Among the conditions of Highmark’s 2013 purchase of AHN was the requirement to notify the Insurance Department of any fund transfer to the hospital system of $100 million within a 12month period, with department approval needed for contributions of $250 million.
The Allegheny Health Network is made up of seven hospitals, including Allegheny General Hospital and West Penn Hospital. Highmark acquired the health system, partly to counter growth by UPMC health system.
The Insurance Department is seeking public comment on the Highmark proposal starting Saturday and continuing through May 8 and comments can be emailed to ra-in-comment@pa.gov or mailed to Deputy Insurance Commissioner Joseph DiMemmo.
“This request significantly modifies the terms under which the Insurance Department approved Highmark’s affiliation with AHN, and because the financial health of both Highmark and AHN directly impact so many people in Western Pennsylvania, I want to hear from the public as I consider this request,” Insurance Commissioner Teresa Miller said in a prepared statement.
Highmark’s request to lessen regulatory oversight was part of a four-year, 20-page strategic forecast for AHN, which included the assumption the hospital network would end 2018 in the black for the first time in many years with
a $14 million balance.
In the forecast, Highmark also said it “intends to fund the ongoing capital expenditures at AHN to the extent that AHN cash flows are not sufficient to fund them.”
The notification and approval requirements for AHN funding have reduced the Pittsburgh health system’s flexibility and responsiveness in a rapidly changing market, creating an uneven playing field with competitors, Highmark spokesman Aaron Billger said.

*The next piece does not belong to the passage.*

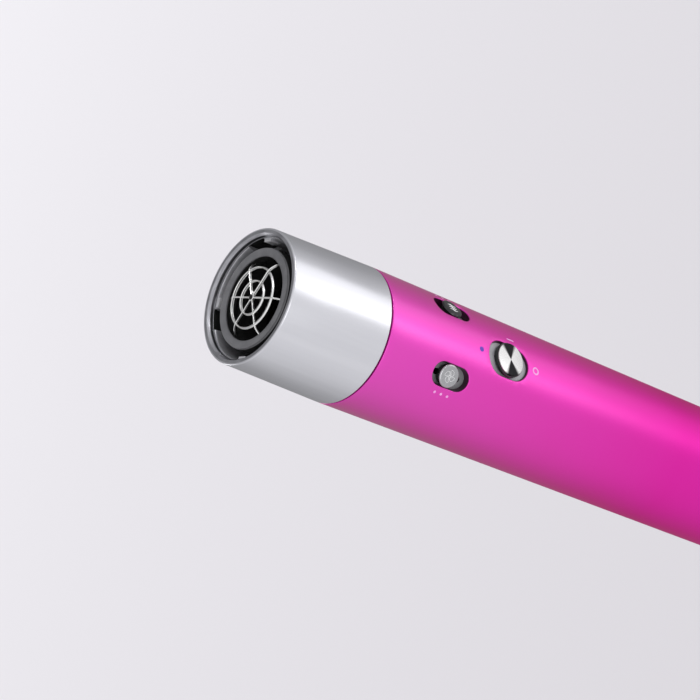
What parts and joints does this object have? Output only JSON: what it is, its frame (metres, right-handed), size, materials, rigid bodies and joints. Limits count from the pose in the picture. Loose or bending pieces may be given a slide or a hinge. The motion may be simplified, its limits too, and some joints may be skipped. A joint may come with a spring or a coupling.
{
  "type": "hot air styler handle",
  "caption": "Tubular hot air hair styler handle with an annular air outlet, an attachment socket, slide switches and a pull-off inlet filter.",
  "frame": {"origin": "centre of the flat base of the end cap, on the handle's axis", "axes": "+Z along the handle from the base to the air outlet; the power switch faces -Y, the air speed switch lies towards -X of it and the temperature switch towards +X"},
  "size_m": [0.042, 0.0428, 0.28],
  "materials": {
    "body_finish": "satin metallic magenta",
    "collar_metal": "satin silver",
    "grille_metal": "satin silver",
    "nozzle_grey": "satin dark grey",
    "socket_dark": "matte",
    "dark_plastic": "matte",
    "knob_dark": "satin",
    "knob_grey": "satin",
    "plate_grey": "satin",
    "spun_metal": "spun",
    "cap_grey": "satin",
    "rubber": "matte",
    "mesh_steel": "woven",
    "steel": "satin",
    "heater_wire": "satin",
    "mica": "matte",
    "ceramic": "matte",
    "board": "satin",
    "copper": "enamelled wire"
  },
  "bodies": {
    "root": {"body_sleeve": "body_finish", "capacitor": "dark_plastic", "control_board": "board", "cord_gland": "rubber", "end_cap": "cap_grey", "end_screw_1": "steel", "end_screw_2": "steel", "end_screw_3": "steel", "fan_plate": "plate_grey", "fan_switch": "dark_plastic", "front_bearing": "steel", "front_housing": "dark_plastic", "front_motor_mount": "rubber", "heat_plate": "plate_grey", "heat_switch": "dark_plastic", "heater_coil": "heater_wire", "heater_frame": "mica", "heater_holder": "ceramic", "heater_shield": "steel", "heater_triac": "dark_plastic", "inlet_frame": "dark_plastic", "inner_chassis": "dark_plastic", "motor_diffuser": "dark_plastic", "motor_duct": "dark_plastic", "motor_stator": "steel", "noise_choke": "copper", "outlet_collar": "collar_metal", "outlet_grille": "grille_metal", "outlet_nozzle": "nozzle_grey", "power_board": "board", "power_connector": "ceramic", "power_plate": "plate_grey", "power_switch": "dark_plastic", "rear_bearing": "steel", "rear_bearing_bridge": "dark_plastic", "rear_motor_mount": "rubber", "socket_ring": "socket_dark", "stator_coil_1": "copper", "stator_coil_2": "copper", "stator_coil_3": "copper", "stator_coil_4": "copper", "temperature_sensor": "ceramic", "thermal_cutout": "steel", "thermal_fuse": "ceramic"},
    "rotor": {"rotor_shaft": "steel", "rotor_magnet": "steel", "impeller": "dark_plastic"},
    "power_slider": {"power_knob": "knob_dark", "power_cap": "spun_metal", "power_lever": "dark_plastic"},
    "fan_slider": {"fan_knob": "knob_grey", "fan_lever": "dark_plastic"},
    "heat_slider": {"heat_knob": "knob_grey", "heat_lever": "dark_plastic"},
    "filter": {"filter_cage": "body_finish", "filter_mesh": "mesh_steel", "filter_magnet_ring": "steel"}
  },
  "joints": [
    {"name": "rotor_spin", "type": "hinge", "parent": "root", "child": "rotor", "pos_m": [0, 0, 0.09], "axis": [0, 0, 1], "continuous": true},
    {"name": "power_travel", "type": "slide", "parent": "root", "child": "power_slider", "axis": [0, 0, 1], "range_m": [-0.0024, 0.0024]},
    {"name": "fan_travel", "type": "slide", "parent": "root", "child": "fan_slider", "axis": [0, 0, 1], "range_m": [-0.0024, 0.0024]},
    {"name": "heat_travel", "type": "slide", "parent": "root", "child": "heat_slider", "axis": [0, 0, 1], "range_m": [-0.0024, 0.0024]},
    {"name": "filter_pull", "type": "slide", "parent": "root", "child": "filter", "axis": [0, 0, -1], "range_m": [0, 0.055]}
  ]
}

“We’ve made significant financial progress and we’ve really moved to a transformational stage,” Mr. Billger said. “We believe the market dynamics have changed and the organization needs the flexibility to make timely and strategic investments.”
Fueled in part by an increase in patient volume from the end of the consent decree with UPMC in 2019, Highmark forecasted a 20 percent bump in total operating revenue through 2020, from $3 billion this year to $3.8 billion in 2020. Hospital discharges, which are roughly equivalent to admissions, were expected to rise 18 percent to 104,517 from 88,538 during the same period.
In its outlook, Highmark described a “growing divergence” in the road ahead for health care systems: doubled down reliance on the fee-forservice model of revenue generation, which has been used for years, or re-inventing health care to lower costs and improve quality.
Referring obliquely to its rival UPMC and that health system’s expansion plans, Highmark said it was committed to “full scale cultural change in the way that clinical services are sold and delivered.”
“Providers are increasingly looking to commit to one of the two models,” Highmark wrote. “The competitive dynamics have spread across the state and re-alignment is beginning to occur. In this context, Highmark needs to move even faster to secure the capabilities and positioning needed for its value-based delivery system to compete on equal footing and to respond to the moves being made by other players, not just in Western Pennsylvania, but across the state.”